SUPPLIED MATERIAL.
:::::
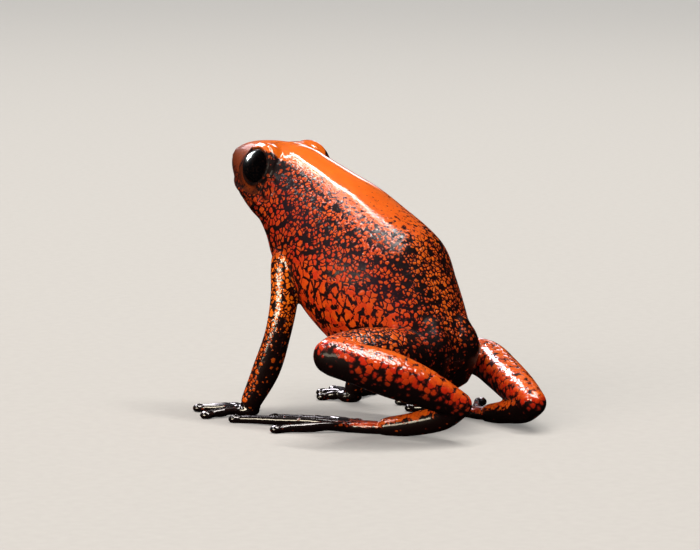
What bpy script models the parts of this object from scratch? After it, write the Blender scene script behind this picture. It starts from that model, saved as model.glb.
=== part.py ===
"""Little devil poison frog: a still, life-size figure of a small frog sitting up on straight arms.

The frog faces -Y, its left side is +X and the floor is z = 0. Lengths are millimetres until the
finished pieces are scaled to metres. Torso, head and limbs are modelled as one closed skin,
which thin cuts then part at the neck, shoulders, elbows, wrists, hips, knees and ankles.
"""

from math import atan2, copysign, cos, pi, radians, sin, sqrt, tan

import bmesh
import bpy
from mathutils import Matrix, Vector

# Driving dimensions, in millimetres
GAP = 0.3  # between neighbouring pieces
SKIN_VOXEL = 0.24
SKIN_TRIANGLES = 8000
EYE_RADIUS = 1.93
EYE_CENTRE = Vector((3.2, -24.1, 23.35))
LID_RADIUS = 2.42
LID_RIM_RADIUS = 0.22
GAZE = Vector((0.975, -0.12, 0.2)).normalized()
EYE_OPENING = radians(60)
MOUTH_FRONT = Vector((-29.65, 21.9))  # y, z of the mouth line on the midline
MOUTH_SLOPE = 0.33
MOUTH_CORNER_Y = -23.0
MOUTH_RADIUS = 0.17
LIP_RADIUS = 0.36
EAR_STATION = 5.55
EAR_ANGLE = radians(10)
EAR_RADIUS = 1.0
EAR_GROOVE = 0.17
NOSTRIL_STATION = 1.15
NOSTRIL_ANGLE = radians(38)
NOSTRIL_RADIUS = 0.24
TOE_RADIUS = 0.46
FINGER_RADIUS = 0.45
DISC_RADIUS = 0.66
DISC_THICKNESS = 0.42
SOLE_LIFT = 0.34  # height of a digit's axis above the floor
BONE_LIFT = 0.5  # height at which the digits' bones leave the palm or sole
PALM_LIFT = 0.55
PALM_RADII = (1.15, 1.3, 0.7)
SOLE_CENTRE_LIFT = 0.6
PELVIS_CENTRE = Vector((0.3, -4.2, 7.4))
PELVIS_RADII = (4.3, 2.5, 3.2)

# Where the skin is parted: stations or axis points, then the cutter's sizes
ROOT_CLEARANCE = 0.1  # between a limb's root and the cup that parts it
NECK_STATION = 6.35
NECK_CUT_RADIUS = 6.6
SHOULDER_CUP = (0.6, 2.6)
HIP_CUP = (0.7, 2.2)
ARM_CUTS = ((3, 0.1, 2.1), (4, 0.86, 1.9))  # elbow and wrist
KNEE_CUT = {"reach": 7.3, "behind": 2.8, "width": 6.4, "lean": 1.22}
HEEL_CUT = {"reach": 6.6, "behind": 2.8, "width": 6.0, "lean": 1.0}
FLOOR_CUT = Vector((80.0, 80.0, 10.0))
LID_CUT_DEPTH = 4.0
CRUMB_VERTICES = 30  # a body of fewer is a crumb between two cuts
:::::
WHAT TO WORK ON. Without changing anything, quote the lines from the top of the data to the line that contains "PELVIS_RADII = (4.3, 2.5, 3.2)", including that line.

RESULT OF THIS TASK.
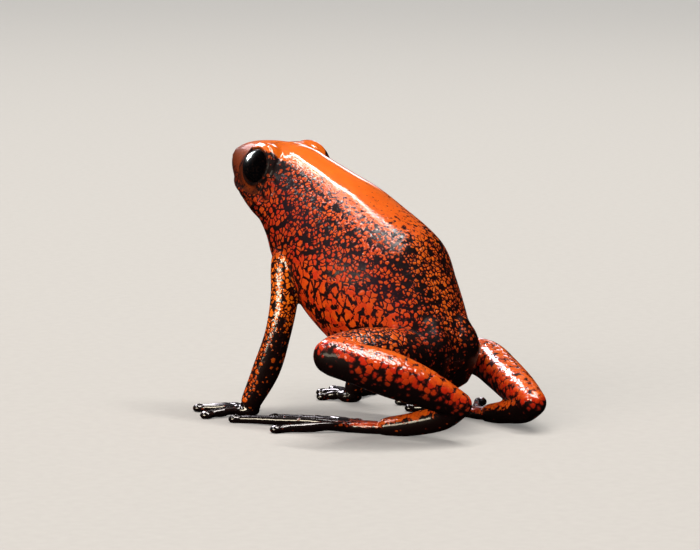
What bpy script models the parts of this object from scratch? After it, write the Blender scene script behind this picture. It starts from that model, saved as model.glb.
=== part.py ===
"""Little devil poison frog: a still, life-size figure of a small frog sitting up on straight arms.

The frog faces -Y, its left side is +X and the floor is z = 0. Lengths are millimetres until the
finished pieces are scaled to metres. Torso, head and limbs are modelled as one closed skin,
which thin cuts then part at the neck, shoulders, elbows, wrists, hips, knees and ankles.
"""

from math import atan2, copysign, cos, pi, radians, sin, sqrt, tan

import bmesh
import bpy
from mathutils import Matrix, Vector

# Driving dimensions, in millimetres
GAP = 0.3  # between neighbouring pieces
SKIN_VOXEL = 0.24
SKIN_TRIANGLES = 8000
EYE_RADIUS = 1.93
EYE_CENTRE = Vector((3.2, -24.1, 23.35))
LID_RADIUS = 2.42
LID_RIM_RADIUS = 0.22
GAZE = Vector((0.975, -0.12, 0.2)).normalized()
EYE_OPENING = radians(60)
MOUTH_FRONT = Vector((-29.65, 21.9))  # y, z of the mouth line on the midline
MOUTH_SLOPE = 0.33
MOUTH_CORNER_Y = -23.0
MOUTH_RADIUS = 0.17
LIP_RADIUS = 0.36
EAR_STATION = 5.55
EAR_ANGLE = radians(10)
EAR_RADIUS = 1.0
EAR_GROOVE = 0.17
NOSTRIL_STATION = 1.15
NOSTRIL_ANGLE = radians(38)
NOSTRIL_RADIUS = 0.24
TOE_RADIUS = 0.46
FINGER_RADIUS = 0.45
DISC_RADIUS = 0.66
DISC_THICKNESS = 0.42
SOLE_LIFT = 0.34  # height of a digit's axis above the floor
BONE_LIFT = 0.5  # height at which the digits' bones leave the palm or sole
PALM_LIFT = 0.55
PALM_RADII = (1.15, 1.3, 0.7)
SOLE_CENTRE_LIFT = 0.6
PELVIS_CENTRE = Vector((0.3, -4.2, 7.4))
PELVIS_RADII = (4.3, 2.5, 3.2)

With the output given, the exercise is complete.